■ **Supplied data**
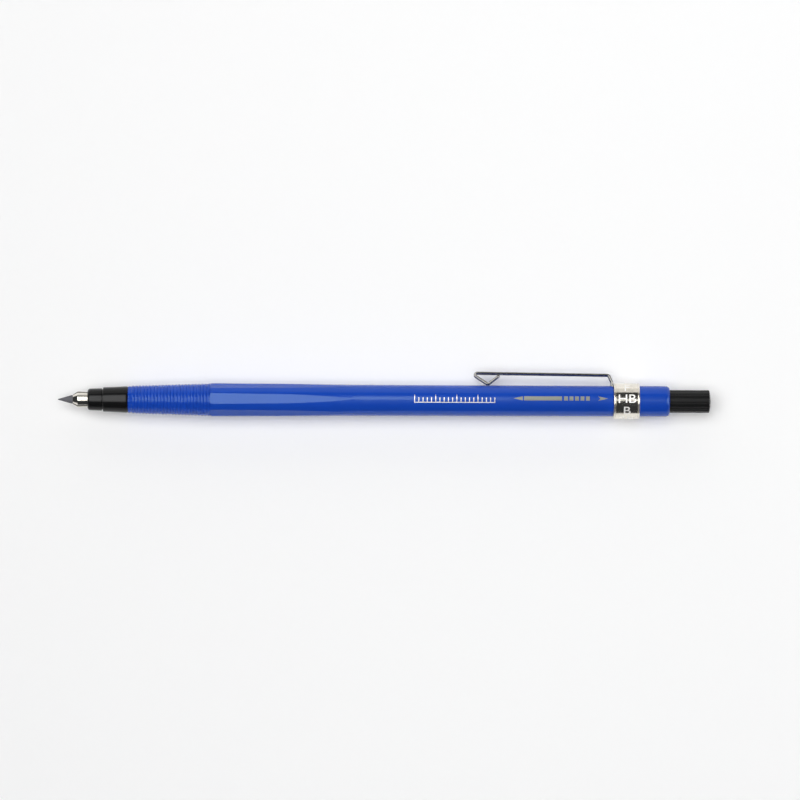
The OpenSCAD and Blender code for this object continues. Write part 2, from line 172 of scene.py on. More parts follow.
class Graph:
    """Adds nodes to one node tree."""

    def __init__(self, tree: bpy.types.NodeTree) -> None:
        """Empties the tree.

        Args:
            tree: A material's or a world's node tree.
        """
        self.tree = tree
        tree.nodes.clear()

    def node(
        self,
        kind: str,
        settings: dict[str, object] | None = None,
        inputs: dict[str | int, object] | None = None,
    ) -> Outputs:
        """Adds a node of any kind.

        Args:
            kind: The node's type, such as ShaderNodeBump.
            settings: Its properties, and "stops" for a ramp: a list of (position, colour).
            inputs: Values or signals for its sockets, by name or number.

        Returns:
            The node's outputs.
        """
        node = self.tree.nodes.new(kind)
        for name, value in (settings or {}).items():
            if name == "stops":
                self._set_stops(node, value)
            else:
                setattr(node, name, value)
        for key, value in (inputs or {}).items():
            if isinstance(value, Signal):
                self.tree.links.new(value.socket, node.inputs[key])
            else:
                node.inputs[key].default_value = value
        return Outputs(self, node)

    @staticmethod
    def _set_stops(node: bpy.types.Node, stops: Sequence[tuple[float, Colour]]) -> None:
        """Gives a ramp its stops.

        Args:
            node: The Color Ramp node.
            stops: Positions and colours from left to right.
        """
        elements = node.color_ramp.elements
        while len(elements) < len(stops):
            elements.new(1.0)
        for element, (position, colour) in zip(elements, stops):
            element.position = position
            element.color = (*colour, 1.0)

    def place(self) -> Signal:
        """The point on the piece, in metres, which moves with the piece."""
        return self.node("ShaderNodeTexCoord")["Object"]

    def scaled(self, vector: Signal, factors: Sequence[float]) -> Signal:
        """The vector times a factor for each axis."""
        inputs = {0: vector, 1: tuple(factors)}
        return self.node("ShaderNodeVectorMath", {"operation": "MULTIPLY"}, inputs)["Vector"]

    def noise(self, grain: Sequence[float], detail: float = 3.0, roughness: float = 0.55) -> Signal:
        """Smooth noise with a grain of its own size along each axis.

        Args:
            grain: Size of the grain along X, Y and Z, in metres.
            detail: Number of finer layers.
            roughness: Strength of the finer layers.

        Returns:
            A value around 0.5.
        """
        place = self.scaled(self.place(), [1.0 / size for size in grain])
        return self.node(
            "ShaderNodeTexNoise", {}, {"Vector": place, "Scale": 1.0, "Detail": detail, "Roughness": roughness}
        )["Fac"]

    def mix(self, factor: Signal, first: Colour, second: Colour) -> Signal:
        """Mixes two colours.

        Args:
            factor: 0 for the first, 1 for the second.
            first: The first colour.
            second: The second colour.

        Returns:
            The mixed colour.
        """
        factor_socket, first_socket, second_socket, result = 0, 6, 7, 2
        inputs = {factor_socket: factor, first_socket: (*first, 1.0), second_socket: (*second, 1.0)}
        return self.node("ShaderNodeMix", {"data_type": "RGBA"}, inputs)[result]

    def bump(self, height: Signal, depth: float) -> Signal:
        """A normal from a height.

        Args:
            height: Height between 0 and 1.
            depth: Depth of the relief, in metres.

        Returns:
            The bent normal.
        """
        return self.node("ShaderNodeBump", {}, {"Strength": 1.0, "Distance": depth, "Height": height})["Normal"]


# ---------------------------------------------------------------- finishes


@dataclass(frozen=True)
class Finish:
    """What every finish has: a name, a colour and the numbers of its clean surface.

    Attributes:
        name: Name of the material.
        colour: Linear base colour.
        roughness: Roughness of the clean surface.
        metallic: 1 for a metal.
        ior: Index of refraction.
        specular: Strength of a plastic's reflection, 0.5 for what its index gives.
        tint: Colour of a plastic's reflection when it is seen head-on.
    """

    name: str
    colour: Colour
    roughness: float
    metallic: float = 0.0
    ior: float = 1.5
    specular: float = 0.5
    tint: Colour = (1.0, 1.0, 1.0)

    def make(self) -> bpy.types.Material:
        """Builds the material.

        Returns:
            A new material with its nodes.
        """
        material = bpy.data.materials.new(self.name)
        material.use_nodes = True
        graph = Graph(material.node_tree)
        shader = graph.node(
            "ShaderNodeBsdfPrincipled",
            {},
            {
                "Base Color": (*self.colour, 1.0),
                "Roughness": self.roughness,
                "Metallic": self.metallic,
                "IOR": self.ior,
                "Specular IOR Level": self.specular,
                "Specular Tint": (*self.tint, 1.0),
                **self.surface(graph),
            },
        )
        graph.node("ShaderNodeOutputMaterial", {}, {"Surface": shader["BSDF"]})
        return material

    def surface(self, graph: Graph) -> dict[str, object]:
        """The sockets that vary over the surface.

        Args:
            graph: The material's graph.

        Returns:
            Socket names with their signals.
        """
        raise NotImplementedError

    def shaded(self, factor: float) -> Colour:
        """The base colour times a factor."""
        red, green, blue = self.colour
        return (red * factor, green * factor, blue * factor)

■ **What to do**
Return exactly the lines that run from the top of the listing above to the line containing "ramp its stops.", please, keeping both end lines and leaving out everything else.

■ **In response**
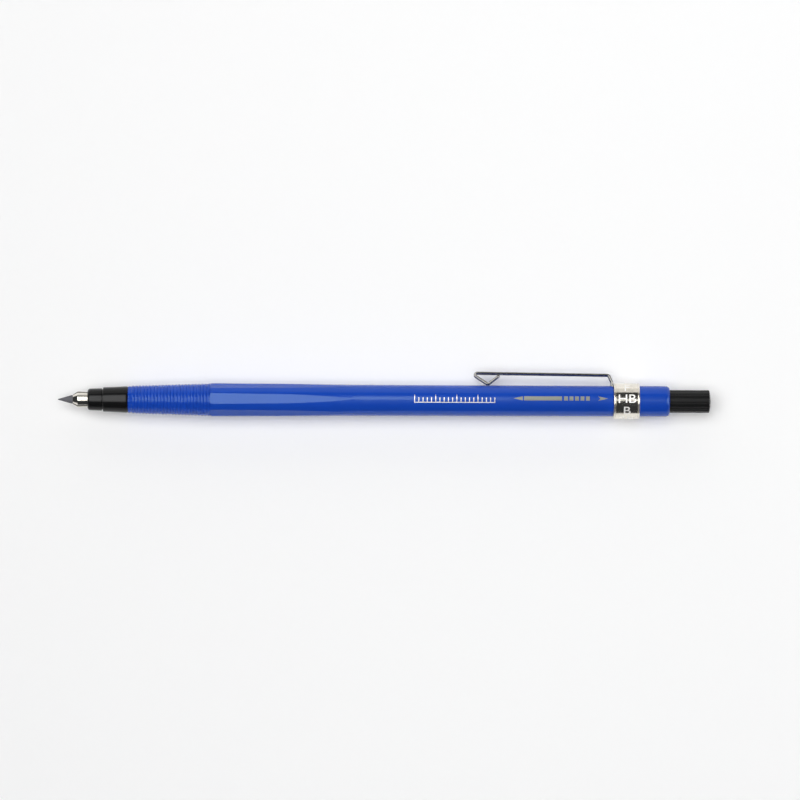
The OpenSCAD and Blender code for this object continues. Write part 2, from line 172 of scene.py on. More parts follow.
class Graph:
    """Adds nodes to one node tree."""

    def __init__(self, tree: bpy.types.NodeTree) -> None:
        """Empties the tree.

        Args:
            tree: A material's or a world's node tree.
        """
        self.tree = tree
        tree.nodes.clear()

    def node(
        self,
        kind: str,
        settings: dict[str, object] | None = None,
        inputs: dict[str | int, object] | None = None,
    ) -> Outputs:
        """Adds a node of any kind.

        Args:
            kind: The node's type, such as ShaderNodeBump.
            settings: Its properties, and "stops" for a ramp: a list of (position, colour).
            inputs: Values or signals for its sockets, by name or number.

        Returns:
            The node's outputs.
        """
        node = self.tree.nodes.new(kind)
        for name, value in (settings or {}).items():
            if name == "stops":
                self._set_stops(node, value)
            else:
                setattr(node, name, value)
        for key, value in (inputs or {}).items():
            if isinstance(value, Signal):
                self.tree.links.new(value.socket, node.inputs[key])
            else:
                node.inputs[key].default_value = value
        return Outputs(self, node)

    @staticmethod
    def _set_stops(node: bpy.types.Node, stops: Sequence[tuple[float, Colour]]) -> None:
        """Gives a ramp its stops.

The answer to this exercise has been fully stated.